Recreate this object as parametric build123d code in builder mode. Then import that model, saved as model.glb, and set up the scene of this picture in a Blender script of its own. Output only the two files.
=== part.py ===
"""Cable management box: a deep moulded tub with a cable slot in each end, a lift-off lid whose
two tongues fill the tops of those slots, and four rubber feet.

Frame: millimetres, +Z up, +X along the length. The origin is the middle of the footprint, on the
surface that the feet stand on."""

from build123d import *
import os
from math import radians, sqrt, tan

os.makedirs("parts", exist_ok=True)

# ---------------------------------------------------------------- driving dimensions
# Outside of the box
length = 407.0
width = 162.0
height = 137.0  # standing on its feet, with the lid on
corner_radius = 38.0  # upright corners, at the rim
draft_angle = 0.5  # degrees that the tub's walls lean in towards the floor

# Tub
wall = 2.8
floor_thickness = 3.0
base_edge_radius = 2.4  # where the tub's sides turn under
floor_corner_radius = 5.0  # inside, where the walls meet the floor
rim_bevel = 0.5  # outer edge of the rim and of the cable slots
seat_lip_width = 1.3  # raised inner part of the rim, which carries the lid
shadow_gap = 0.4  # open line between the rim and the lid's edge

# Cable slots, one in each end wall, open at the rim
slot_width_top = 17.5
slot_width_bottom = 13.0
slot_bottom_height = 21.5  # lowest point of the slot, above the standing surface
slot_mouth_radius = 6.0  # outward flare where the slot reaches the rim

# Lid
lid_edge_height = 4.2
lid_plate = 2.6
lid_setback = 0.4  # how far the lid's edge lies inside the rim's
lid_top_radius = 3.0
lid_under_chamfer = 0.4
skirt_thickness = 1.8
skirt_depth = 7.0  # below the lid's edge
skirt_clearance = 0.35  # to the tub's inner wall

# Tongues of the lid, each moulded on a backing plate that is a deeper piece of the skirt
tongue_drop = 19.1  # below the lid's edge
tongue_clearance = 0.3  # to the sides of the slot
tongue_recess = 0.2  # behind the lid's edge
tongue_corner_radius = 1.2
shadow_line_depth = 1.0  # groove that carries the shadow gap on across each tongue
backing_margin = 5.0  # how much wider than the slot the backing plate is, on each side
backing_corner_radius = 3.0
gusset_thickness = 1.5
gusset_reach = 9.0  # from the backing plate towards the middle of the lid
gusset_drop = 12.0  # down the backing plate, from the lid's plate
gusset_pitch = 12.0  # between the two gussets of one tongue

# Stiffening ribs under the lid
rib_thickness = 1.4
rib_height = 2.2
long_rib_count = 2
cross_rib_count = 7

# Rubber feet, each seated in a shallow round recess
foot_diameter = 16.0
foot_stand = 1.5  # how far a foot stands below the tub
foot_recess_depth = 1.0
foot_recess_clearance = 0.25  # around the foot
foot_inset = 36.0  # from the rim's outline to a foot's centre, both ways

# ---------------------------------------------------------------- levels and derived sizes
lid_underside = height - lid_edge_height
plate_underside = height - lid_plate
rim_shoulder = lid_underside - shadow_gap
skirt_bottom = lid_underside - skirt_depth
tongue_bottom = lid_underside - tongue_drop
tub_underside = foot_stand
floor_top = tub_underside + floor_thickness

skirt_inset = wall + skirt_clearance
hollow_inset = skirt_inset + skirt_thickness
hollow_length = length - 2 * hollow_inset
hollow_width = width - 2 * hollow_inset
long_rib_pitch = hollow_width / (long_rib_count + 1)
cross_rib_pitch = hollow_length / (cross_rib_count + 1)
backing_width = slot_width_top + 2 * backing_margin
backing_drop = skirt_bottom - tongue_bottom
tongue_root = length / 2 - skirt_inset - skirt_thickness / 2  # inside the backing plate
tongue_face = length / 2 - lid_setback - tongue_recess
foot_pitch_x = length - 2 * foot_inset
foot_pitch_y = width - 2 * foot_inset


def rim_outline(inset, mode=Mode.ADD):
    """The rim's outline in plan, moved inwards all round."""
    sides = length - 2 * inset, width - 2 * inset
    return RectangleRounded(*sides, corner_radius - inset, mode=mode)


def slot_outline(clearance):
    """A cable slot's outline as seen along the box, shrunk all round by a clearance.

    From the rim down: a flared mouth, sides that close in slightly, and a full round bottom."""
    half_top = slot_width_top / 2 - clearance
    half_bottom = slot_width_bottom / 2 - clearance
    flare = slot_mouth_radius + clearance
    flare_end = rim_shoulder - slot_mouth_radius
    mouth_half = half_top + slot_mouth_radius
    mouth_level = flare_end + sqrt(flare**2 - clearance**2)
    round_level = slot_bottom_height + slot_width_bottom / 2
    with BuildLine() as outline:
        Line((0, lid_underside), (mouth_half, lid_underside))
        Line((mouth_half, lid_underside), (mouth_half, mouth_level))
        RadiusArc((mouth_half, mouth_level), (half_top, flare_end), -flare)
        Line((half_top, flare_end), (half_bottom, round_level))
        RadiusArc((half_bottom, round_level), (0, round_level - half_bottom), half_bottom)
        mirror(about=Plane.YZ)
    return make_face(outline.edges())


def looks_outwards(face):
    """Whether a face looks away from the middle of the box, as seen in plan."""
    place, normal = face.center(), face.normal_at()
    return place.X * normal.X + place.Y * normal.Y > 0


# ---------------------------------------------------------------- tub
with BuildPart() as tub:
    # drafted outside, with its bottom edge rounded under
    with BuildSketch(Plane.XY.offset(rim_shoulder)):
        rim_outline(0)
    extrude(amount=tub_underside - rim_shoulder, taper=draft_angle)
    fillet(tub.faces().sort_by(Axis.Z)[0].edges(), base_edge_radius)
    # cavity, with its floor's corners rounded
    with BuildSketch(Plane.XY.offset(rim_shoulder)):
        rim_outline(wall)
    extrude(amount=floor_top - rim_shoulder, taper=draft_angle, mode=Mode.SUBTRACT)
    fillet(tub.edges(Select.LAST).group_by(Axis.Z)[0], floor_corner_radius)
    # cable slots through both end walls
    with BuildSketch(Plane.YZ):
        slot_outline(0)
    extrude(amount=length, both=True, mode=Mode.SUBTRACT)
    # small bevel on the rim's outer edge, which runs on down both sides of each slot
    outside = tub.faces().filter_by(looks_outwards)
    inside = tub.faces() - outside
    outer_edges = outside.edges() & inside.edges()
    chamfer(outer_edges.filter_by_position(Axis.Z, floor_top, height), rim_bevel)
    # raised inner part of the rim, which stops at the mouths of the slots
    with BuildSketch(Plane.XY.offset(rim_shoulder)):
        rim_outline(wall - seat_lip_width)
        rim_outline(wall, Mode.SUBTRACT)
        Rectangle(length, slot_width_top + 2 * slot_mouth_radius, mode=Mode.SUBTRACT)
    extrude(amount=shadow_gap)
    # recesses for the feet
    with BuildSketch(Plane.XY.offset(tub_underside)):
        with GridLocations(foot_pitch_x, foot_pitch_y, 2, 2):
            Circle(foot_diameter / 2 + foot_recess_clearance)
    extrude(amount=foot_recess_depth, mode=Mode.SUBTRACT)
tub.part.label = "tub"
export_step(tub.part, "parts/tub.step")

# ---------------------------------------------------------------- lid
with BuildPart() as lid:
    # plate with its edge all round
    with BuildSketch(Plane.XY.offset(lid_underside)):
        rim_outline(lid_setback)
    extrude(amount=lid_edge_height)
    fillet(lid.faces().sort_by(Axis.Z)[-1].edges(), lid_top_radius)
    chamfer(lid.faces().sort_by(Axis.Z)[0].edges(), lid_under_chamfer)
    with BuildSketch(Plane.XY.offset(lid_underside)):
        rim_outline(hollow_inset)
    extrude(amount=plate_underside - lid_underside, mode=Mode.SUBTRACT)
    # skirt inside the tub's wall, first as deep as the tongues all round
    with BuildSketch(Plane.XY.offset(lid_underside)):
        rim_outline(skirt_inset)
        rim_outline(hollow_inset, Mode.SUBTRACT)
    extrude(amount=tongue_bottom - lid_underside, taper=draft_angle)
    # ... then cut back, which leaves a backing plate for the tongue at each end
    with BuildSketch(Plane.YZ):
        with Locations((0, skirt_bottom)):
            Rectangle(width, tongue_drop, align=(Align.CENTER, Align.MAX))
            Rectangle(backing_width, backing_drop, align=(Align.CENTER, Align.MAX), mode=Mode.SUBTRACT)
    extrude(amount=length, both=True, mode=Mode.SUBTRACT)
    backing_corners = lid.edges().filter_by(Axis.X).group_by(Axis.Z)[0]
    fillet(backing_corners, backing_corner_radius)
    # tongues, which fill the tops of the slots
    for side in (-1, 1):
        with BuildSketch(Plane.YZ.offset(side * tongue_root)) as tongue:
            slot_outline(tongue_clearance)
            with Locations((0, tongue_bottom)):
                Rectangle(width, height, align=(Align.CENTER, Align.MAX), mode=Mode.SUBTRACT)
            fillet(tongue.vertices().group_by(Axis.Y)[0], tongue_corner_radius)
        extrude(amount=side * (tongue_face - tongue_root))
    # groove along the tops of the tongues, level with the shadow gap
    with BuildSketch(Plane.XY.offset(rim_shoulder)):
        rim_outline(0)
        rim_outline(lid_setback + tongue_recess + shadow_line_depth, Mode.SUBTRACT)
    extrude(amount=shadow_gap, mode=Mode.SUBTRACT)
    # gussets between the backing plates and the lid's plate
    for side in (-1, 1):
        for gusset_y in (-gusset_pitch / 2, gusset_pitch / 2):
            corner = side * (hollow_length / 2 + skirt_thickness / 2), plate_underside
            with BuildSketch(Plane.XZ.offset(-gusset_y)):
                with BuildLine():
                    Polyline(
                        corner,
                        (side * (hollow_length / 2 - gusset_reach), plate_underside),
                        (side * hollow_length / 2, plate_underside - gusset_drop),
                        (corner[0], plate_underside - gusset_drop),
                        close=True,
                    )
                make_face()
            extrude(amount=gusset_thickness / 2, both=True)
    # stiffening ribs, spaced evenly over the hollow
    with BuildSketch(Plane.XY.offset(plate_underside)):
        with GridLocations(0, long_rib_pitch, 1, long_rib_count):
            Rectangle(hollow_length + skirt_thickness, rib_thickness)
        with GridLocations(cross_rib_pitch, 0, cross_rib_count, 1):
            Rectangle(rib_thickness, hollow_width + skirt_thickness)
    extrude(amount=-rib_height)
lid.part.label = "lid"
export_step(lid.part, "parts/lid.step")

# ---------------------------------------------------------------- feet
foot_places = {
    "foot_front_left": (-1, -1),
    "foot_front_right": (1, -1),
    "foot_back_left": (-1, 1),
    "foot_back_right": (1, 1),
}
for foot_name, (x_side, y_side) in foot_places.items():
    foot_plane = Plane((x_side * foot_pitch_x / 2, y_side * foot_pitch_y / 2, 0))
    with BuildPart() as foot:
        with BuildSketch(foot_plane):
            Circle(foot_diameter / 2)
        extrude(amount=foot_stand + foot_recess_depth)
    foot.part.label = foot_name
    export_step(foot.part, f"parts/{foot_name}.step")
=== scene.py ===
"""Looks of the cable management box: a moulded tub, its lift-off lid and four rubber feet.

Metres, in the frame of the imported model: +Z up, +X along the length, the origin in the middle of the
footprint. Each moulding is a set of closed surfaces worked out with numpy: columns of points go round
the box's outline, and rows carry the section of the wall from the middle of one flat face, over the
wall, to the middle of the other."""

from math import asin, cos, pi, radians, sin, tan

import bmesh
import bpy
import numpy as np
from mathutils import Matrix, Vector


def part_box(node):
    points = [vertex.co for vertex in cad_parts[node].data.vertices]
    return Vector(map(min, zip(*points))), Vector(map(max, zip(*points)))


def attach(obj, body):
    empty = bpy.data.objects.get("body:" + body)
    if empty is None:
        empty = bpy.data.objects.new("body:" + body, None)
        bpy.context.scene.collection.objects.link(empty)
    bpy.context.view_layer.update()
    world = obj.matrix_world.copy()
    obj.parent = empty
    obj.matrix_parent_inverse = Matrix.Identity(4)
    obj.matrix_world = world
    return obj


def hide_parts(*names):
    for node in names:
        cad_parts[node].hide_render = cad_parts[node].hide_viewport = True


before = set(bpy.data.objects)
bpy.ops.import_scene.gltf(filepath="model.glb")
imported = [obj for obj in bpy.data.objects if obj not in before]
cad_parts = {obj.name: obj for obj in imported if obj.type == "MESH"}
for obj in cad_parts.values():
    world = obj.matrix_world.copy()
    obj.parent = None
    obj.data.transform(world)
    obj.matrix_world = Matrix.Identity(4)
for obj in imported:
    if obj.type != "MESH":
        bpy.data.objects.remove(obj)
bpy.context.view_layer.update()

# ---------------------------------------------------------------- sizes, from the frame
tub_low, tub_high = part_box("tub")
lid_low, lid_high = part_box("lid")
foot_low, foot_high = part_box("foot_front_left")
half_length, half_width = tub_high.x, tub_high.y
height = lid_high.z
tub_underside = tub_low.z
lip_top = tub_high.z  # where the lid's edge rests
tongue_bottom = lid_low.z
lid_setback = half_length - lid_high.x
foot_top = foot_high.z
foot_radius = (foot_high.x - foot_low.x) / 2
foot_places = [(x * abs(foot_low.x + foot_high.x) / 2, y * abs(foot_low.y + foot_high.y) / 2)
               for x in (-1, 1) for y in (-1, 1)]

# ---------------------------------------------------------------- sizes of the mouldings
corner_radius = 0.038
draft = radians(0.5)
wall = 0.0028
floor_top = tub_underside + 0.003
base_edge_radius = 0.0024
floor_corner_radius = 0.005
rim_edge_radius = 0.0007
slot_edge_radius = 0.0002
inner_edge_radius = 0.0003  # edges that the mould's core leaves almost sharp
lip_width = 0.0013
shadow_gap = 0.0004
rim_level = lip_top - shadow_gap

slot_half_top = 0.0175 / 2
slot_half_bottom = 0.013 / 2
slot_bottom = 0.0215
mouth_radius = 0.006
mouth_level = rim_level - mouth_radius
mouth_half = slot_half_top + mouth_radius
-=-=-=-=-
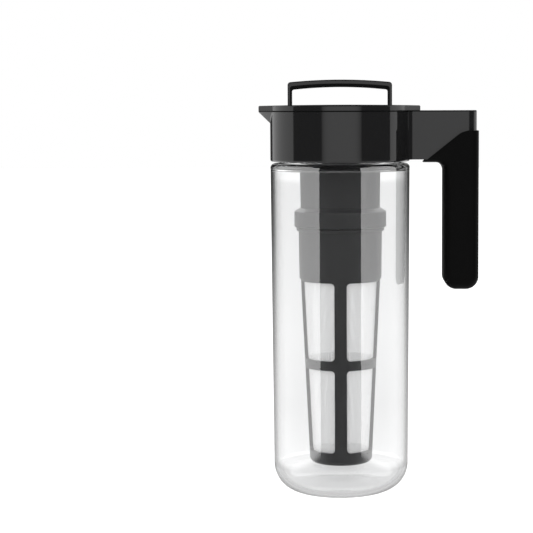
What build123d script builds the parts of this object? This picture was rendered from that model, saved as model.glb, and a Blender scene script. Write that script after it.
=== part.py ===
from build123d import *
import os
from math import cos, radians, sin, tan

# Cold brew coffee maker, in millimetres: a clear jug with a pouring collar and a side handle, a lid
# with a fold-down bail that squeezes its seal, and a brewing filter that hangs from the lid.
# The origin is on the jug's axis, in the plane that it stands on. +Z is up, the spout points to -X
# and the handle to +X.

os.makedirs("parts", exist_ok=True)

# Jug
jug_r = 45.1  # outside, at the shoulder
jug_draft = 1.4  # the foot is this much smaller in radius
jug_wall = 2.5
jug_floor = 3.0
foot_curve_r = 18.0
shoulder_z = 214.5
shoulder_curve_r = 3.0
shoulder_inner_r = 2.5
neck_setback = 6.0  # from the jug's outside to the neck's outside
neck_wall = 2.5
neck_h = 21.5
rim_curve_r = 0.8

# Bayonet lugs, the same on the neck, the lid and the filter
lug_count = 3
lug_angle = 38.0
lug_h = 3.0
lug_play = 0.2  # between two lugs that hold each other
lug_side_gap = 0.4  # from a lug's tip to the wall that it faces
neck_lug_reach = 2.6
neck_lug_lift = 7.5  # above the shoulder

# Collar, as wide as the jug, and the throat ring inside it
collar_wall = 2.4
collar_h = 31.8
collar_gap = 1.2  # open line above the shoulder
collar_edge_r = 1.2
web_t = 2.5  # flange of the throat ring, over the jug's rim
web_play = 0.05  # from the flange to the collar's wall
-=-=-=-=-
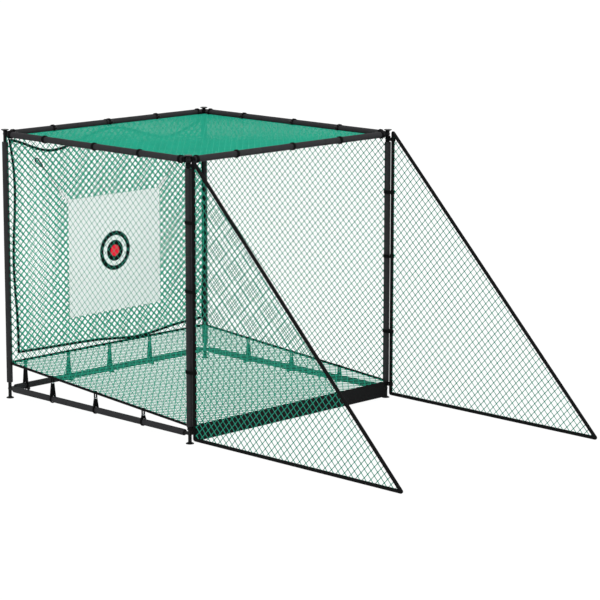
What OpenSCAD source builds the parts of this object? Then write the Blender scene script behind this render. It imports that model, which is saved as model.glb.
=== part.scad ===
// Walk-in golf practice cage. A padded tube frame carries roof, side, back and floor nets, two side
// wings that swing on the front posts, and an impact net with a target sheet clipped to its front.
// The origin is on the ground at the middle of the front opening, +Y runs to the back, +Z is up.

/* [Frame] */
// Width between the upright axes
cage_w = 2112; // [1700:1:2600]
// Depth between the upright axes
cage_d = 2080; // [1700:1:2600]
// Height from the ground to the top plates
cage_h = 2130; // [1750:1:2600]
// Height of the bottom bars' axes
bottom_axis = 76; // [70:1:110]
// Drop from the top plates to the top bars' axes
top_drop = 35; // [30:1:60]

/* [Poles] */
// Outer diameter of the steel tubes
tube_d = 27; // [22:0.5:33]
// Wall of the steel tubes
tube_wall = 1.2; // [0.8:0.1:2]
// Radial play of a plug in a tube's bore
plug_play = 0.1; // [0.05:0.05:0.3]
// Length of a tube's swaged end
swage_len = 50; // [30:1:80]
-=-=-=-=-
Stated exercise – Quote word for word the lines from the line holding "extrude(amount=foot_stand + foot_recess_depth)" through the line holding "if empty is"; include both of those lines and add nothing.

Final result –
        extrude(amount=foot_stand + foot_recess_depth)
    foot.part.label = foot_name
    export_step(foot.part, f"parts/{foot_name}.step")
=== scene.py ===
"""Looks of the cable management box: a moulded tub, its lift-off lid and four rubber feet.

Metres, in the frame of the imported model: +Z up, +X along the length, the origin in the middle of the
footprint. Each moulding is a set of closed surfaces worked out with numpy: columns of points go round
the box's outline, and rows carry the section of the wall from the middle of one flat face, over the
wall, to the middle of the other."""

from math import asin, cos, pi, radians, sin, tan

import bmesh
import bpy
import numpy as np
from mathutils import Matrix, Vector


def part_box(node):
    points = [vertex.co for vertex in cad_parts[node].data.vertices]
    return Vector(map(min, zip(*points))), Vector(map(max, zip(*points)))


def attach(obj, body):
    empty = bpy.data.objects.get("body:" + body)
    if empty is None:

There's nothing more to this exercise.